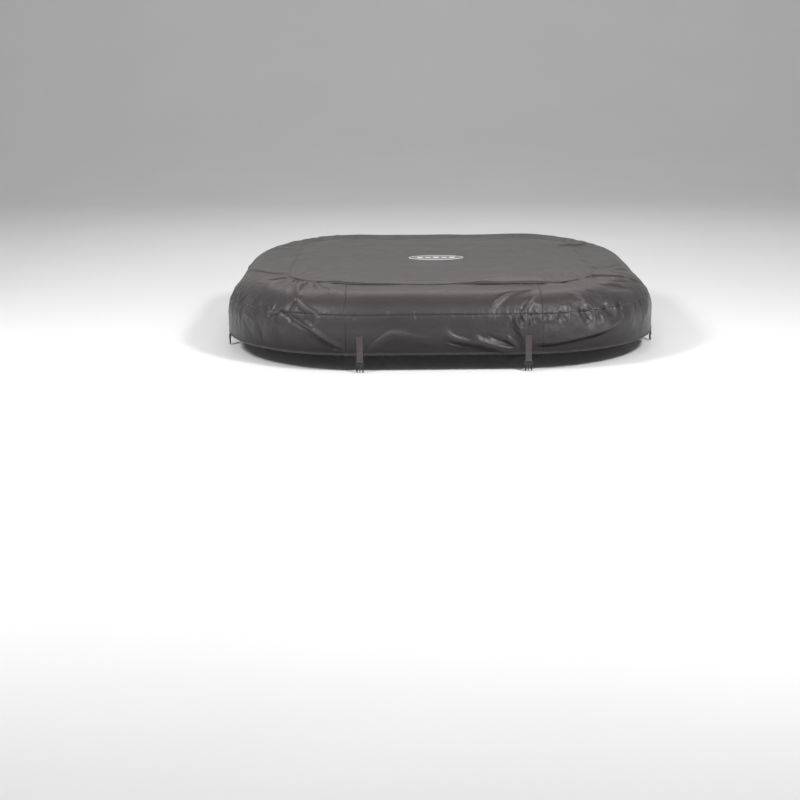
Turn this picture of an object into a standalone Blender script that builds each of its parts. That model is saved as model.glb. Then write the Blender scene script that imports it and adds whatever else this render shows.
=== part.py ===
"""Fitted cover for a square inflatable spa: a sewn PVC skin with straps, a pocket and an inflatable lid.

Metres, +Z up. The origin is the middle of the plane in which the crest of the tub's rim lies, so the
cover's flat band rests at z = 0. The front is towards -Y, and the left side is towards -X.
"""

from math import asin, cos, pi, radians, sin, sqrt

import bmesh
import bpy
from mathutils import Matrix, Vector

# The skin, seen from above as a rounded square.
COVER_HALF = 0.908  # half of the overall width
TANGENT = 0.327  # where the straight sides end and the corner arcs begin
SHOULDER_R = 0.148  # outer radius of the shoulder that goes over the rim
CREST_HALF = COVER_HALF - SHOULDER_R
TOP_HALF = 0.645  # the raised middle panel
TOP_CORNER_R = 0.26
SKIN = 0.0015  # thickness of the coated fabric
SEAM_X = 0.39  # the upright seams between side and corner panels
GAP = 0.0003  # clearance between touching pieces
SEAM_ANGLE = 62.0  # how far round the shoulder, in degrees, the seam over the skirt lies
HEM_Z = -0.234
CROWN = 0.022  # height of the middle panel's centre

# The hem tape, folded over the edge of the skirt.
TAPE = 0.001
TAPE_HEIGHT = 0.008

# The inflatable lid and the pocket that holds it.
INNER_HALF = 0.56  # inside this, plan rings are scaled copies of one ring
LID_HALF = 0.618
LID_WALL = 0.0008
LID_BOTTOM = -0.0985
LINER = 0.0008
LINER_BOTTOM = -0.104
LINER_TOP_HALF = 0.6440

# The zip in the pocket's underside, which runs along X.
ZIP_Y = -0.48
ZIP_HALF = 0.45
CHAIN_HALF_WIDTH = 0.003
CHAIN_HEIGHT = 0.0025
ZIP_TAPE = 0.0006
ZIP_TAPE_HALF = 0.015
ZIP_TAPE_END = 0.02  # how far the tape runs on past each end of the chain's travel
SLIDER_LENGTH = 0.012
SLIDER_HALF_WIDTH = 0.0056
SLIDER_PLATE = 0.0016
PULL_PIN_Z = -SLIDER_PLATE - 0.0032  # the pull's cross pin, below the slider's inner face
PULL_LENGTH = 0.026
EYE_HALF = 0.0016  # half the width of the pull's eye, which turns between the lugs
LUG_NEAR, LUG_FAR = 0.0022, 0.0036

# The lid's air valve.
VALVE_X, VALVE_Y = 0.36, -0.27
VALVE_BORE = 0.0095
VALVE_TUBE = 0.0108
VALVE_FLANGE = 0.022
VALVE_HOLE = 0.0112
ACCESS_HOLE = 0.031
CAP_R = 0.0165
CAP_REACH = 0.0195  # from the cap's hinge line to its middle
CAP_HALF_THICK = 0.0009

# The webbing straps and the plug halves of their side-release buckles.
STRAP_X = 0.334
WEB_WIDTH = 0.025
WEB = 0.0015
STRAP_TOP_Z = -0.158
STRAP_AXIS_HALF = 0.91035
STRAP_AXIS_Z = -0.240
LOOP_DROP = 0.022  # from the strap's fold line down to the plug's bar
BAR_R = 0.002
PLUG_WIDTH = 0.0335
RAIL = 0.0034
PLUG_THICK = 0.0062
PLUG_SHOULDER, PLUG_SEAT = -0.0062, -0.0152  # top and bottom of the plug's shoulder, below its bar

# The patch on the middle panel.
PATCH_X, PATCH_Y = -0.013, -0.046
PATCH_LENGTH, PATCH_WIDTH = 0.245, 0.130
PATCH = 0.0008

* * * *

STATED TASK: Quote only the stretch of lines that starts the data above and ends with the line containing "from mathutils import Matrix, Vector", both included.

COMPLETE OUTPUT:
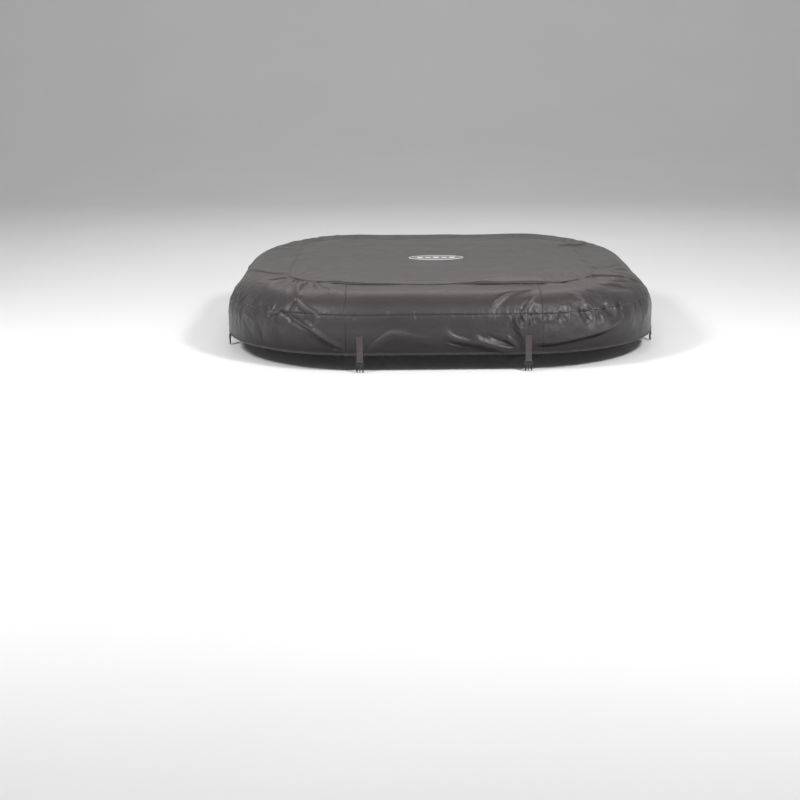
Turn this picture of an object into a standalone Blender script that builds each of its parts. That model is saved as model.glb. Then write the Blender scene script that imports it and adds whatever else this render shows.
=== part.py ===
"""Fitted cover for a square inflatable spa: a sewn PVC skin with straps, a pocket and an inflatable lid.

Metres, +Z up. The origin is the middle of the plane in which the crest of the tub's rim lies, so the
cover's flat band rests at z = 0. The front is towards -Y, and the left side is towards -X.
"""

from math import asin, cos, pi, radians, sin, sqrt

import bmesh
import bpy
from mathutils import Matrix, Vector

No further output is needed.